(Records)
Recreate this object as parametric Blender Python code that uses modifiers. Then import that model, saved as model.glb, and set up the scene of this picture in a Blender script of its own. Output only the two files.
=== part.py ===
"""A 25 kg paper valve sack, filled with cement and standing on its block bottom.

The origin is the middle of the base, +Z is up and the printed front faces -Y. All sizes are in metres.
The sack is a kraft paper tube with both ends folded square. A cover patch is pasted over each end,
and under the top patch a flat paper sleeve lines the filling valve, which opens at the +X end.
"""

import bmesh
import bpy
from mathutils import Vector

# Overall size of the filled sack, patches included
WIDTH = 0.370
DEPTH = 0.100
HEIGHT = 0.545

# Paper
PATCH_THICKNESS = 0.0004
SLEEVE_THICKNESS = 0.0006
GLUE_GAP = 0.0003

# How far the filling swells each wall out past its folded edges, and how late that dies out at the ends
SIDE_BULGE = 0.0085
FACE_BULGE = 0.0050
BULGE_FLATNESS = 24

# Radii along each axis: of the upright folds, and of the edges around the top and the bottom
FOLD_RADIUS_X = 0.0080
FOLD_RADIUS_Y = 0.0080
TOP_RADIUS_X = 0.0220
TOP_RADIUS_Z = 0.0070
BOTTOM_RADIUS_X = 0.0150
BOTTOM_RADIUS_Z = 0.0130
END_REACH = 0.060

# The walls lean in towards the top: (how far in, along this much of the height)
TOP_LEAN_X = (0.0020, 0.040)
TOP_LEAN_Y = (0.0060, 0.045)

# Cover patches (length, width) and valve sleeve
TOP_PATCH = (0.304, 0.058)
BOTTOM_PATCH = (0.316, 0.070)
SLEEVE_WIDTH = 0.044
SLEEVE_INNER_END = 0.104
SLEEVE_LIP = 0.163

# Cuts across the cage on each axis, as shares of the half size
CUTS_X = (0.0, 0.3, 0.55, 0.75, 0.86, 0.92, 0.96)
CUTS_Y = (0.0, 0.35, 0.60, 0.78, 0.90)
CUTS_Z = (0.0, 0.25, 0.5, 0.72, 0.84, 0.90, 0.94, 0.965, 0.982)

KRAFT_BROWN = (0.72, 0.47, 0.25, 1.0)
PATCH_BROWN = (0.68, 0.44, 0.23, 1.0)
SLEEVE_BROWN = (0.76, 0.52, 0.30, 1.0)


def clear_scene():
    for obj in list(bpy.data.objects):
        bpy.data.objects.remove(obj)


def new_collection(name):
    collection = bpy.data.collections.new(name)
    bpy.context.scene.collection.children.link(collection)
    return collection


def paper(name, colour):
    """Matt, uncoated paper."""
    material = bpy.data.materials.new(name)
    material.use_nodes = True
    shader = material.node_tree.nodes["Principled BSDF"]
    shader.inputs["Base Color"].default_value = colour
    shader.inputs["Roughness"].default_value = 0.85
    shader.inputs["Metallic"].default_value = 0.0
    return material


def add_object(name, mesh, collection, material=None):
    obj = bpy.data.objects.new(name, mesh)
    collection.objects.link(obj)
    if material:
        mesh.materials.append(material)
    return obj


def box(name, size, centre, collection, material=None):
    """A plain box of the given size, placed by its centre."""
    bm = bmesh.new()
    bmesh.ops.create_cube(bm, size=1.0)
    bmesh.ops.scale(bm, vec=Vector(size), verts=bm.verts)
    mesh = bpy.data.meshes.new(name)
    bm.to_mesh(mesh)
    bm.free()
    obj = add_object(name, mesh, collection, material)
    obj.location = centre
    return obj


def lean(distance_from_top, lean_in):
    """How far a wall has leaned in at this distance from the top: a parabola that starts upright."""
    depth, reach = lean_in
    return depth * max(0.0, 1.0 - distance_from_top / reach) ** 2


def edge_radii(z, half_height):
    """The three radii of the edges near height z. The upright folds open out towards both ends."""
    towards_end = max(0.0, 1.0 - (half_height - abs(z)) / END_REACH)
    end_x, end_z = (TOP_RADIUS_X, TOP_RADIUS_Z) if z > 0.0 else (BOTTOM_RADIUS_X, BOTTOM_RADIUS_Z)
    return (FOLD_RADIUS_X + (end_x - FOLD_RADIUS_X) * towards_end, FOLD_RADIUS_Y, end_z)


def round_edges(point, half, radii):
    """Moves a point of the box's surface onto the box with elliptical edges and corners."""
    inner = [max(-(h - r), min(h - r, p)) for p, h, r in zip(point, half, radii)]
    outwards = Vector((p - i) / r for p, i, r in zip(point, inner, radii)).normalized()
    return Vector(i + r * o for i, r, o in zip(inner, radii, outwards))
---
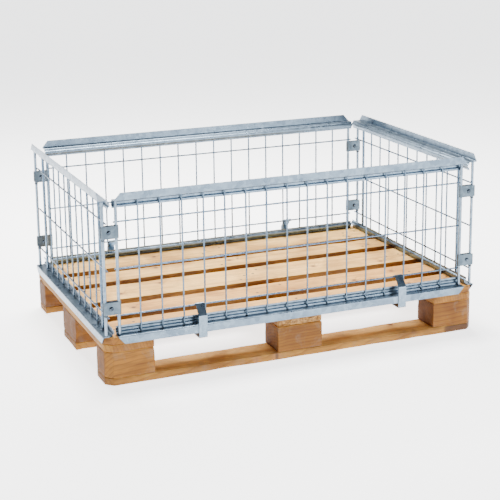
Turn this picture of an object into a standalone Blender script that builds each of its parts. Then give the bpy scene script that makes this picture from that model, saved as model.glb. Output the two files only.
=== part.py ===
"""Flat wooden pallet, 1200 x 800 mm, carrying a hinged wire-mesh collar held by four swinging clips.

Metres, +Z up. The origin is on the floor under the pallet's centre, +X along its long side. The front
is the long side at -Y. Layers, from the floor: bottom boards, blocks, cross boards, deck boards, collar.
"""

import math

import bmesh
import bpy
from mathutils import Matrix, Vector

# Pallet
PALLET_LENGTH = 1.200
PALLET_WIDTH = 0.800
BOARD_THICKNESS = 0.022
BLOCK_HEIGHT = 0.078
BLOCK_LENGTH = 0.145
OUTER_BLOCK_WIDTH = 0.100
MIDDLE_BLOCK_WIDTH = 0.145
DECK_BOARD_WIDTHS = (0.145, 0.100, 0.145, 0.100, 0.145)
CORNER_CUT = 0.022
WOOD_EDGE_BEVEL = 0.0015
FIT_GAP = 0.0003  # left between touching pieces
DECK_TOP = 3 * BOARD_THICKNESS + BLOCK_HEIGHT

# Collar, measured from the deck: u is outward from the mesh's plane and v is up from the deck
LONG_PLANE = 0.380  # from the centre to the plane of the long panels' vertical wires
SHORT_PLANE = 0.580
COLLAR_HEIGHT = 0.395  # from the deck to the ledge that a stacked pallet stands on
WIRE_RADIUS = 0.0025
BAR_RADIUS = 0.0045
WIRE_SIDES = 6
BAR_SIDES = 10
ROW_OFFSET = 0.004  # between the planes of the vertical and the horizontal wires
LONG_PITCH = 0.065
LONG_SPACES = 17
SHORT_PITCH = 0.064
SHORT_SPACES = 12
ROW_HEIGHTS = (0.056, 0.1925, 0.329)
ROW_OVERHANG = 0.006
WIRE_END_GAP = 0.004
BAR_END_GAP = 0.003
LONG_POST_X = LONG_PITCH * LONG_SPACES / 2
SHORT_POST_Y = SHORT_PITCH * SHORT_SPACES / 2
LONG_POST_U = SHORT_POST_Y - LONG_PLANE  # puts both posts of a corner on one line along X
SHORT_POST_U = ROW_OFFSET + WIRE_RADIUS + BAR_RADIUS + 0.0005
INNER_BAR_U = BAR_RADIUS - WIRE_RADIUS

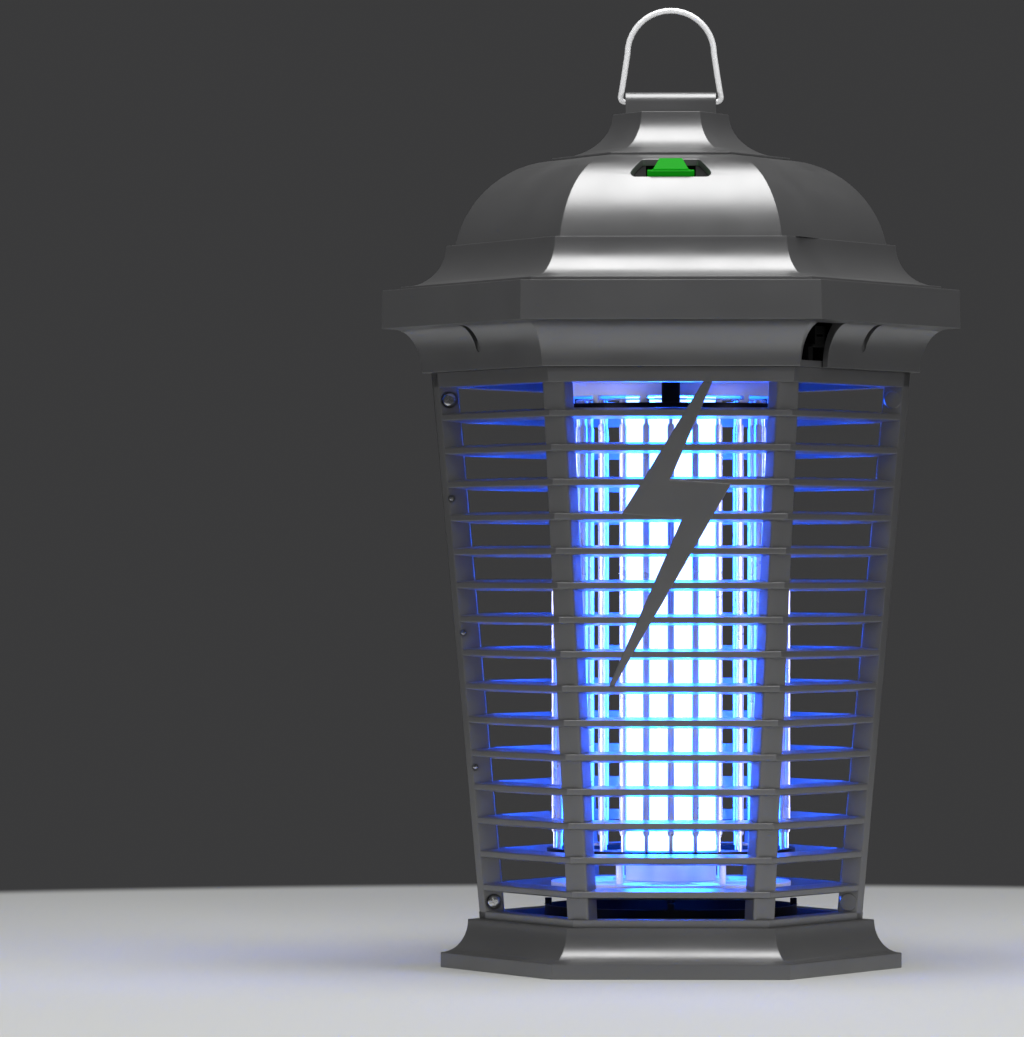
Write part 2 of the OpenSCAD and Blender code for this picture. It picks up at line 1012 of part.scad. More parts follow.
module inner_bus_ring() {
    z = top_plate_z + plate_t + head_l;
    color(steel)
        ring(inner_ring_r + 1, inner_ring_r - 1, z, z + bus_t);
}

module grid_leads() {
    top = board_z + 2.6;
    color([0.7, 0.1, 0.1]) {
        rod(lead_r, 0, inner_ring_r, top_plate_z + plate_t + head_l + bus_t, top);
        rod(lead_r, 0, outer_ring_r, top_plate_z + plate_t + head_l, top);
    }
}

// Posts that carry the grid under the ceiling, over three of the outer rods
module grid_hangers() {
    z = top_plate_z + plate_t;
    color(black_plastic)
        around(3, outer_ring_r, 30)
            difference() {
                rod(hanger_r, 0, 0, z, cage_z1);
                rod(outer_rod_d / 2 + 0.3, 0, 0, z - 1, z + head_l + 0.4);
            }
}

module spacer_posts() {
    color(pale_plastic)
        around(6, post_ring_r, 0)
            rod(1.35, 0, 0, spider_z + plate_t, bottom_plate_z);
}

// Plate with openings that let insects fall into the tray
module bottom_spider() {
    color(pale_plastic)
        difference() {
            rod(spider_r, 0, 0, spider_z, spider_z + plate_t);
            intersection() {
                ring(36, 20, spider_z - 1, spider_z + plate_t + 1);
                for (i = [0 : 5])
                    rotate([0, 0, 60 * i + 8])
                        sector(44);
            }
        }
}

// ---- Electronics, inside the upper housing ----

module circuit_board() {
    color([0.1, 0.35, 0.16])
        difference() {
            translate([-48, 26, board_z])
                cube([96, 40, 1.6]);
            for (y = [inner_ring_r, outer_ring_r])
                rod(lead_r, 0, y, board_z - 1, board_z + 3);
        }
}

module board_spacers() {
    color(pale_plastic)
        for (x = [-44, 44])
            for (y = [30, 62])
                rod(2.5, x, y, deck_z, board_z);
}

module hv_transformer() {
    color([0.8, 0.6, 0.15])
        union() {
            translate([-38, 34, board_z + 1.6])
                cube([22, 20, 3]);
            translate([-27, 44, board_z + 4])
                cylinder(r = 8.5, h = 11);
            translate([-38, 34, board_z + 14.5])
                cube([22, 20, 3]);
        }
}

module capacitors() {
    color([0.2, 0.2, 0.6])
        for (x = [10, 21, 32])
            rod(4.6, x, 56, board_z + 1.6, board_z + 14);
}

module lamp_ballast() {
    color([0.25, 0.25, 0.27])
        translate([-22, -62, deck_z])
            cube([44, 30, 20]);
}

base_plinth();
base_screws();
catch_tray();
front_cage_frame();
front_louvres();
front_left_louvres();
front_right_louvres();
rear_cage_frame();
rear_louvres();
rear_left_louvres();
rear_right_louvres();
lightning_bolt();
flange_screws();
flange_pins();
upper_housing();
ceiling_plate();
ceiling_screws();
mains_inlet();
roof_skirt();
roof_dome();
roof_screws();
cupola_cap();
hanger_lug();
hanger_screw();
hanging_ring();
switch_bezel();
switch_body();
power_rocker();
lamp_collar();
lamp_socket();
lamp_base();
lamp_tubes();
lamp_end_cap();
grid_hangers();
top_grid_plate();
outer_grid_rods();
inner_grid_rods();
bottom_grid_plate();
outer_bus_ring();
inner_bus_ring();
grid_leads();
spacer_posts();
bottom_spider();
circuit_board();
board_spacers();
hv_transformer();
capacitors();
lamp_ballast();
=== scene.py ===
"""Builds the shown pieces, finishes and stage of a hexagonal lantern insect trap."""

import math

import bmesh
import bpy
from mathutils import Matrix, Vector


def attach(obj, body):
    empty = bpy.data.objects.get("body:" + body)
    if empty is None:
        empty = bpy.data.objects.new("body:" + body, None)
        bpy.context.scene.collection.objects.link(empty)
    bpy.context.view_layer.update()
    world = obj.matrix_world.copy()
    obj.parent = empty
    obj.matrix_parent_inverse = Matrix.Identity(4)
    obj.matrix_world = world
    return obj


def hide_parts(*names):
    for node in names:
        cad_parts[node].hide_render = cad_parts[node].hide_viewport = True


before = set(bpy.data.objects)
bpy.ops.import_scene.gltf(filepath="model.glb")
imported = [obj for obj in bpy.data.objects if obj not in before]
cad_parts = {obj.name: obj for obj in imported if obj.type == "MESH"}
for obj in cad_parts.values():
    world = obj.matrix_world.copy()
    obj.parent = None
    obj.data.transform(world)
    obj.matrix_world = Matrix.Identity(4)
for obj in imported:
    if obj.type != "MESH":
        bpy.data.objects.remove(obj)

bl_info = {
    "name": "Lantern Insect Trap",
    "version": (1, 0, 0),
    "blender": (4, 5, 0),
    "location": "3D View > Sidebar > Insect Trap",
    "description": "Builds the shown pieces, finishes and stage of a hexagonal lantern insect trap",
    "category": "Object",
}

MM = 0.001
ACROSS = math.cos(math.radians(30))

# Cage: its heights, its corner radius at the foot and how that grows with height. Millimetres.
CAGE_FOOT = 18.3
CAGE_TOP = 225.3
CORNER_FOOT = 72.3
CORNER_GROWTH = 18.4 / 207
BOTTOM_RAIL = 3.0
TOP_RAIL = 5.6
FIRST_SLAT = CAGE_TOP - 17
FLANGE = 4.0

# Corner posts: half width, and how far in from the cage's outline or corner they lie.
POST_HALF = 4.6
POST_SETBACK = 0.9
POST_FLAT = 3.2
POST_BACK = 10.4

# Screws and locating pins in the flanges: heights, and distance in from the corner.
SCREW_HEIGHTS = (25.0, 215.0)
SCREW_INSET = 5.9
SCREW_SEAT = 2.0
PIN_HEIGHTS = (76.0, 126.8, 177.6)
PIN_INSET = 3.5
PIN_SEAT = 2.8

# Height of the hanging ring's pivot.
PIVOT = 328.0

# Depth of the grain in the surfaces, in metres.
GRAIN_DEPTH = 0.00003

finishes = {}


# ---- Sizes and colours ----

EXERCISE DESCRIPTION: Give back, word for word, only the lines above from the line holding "Turn this picture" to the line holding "four swinging clips.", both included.

ANSWER FOR THIS EXERCISE:
Turn this picture of an object into a standalone Blender script that builds each of its parts. Then give the bpy scene script that makes this picture from that model, saved as model.glb. Output the two files only.
=== part.py ===
"""Flat wooden pallet, 1200 x 800 mm, carrying a hinged wire-mesh collar held by four swinging clips.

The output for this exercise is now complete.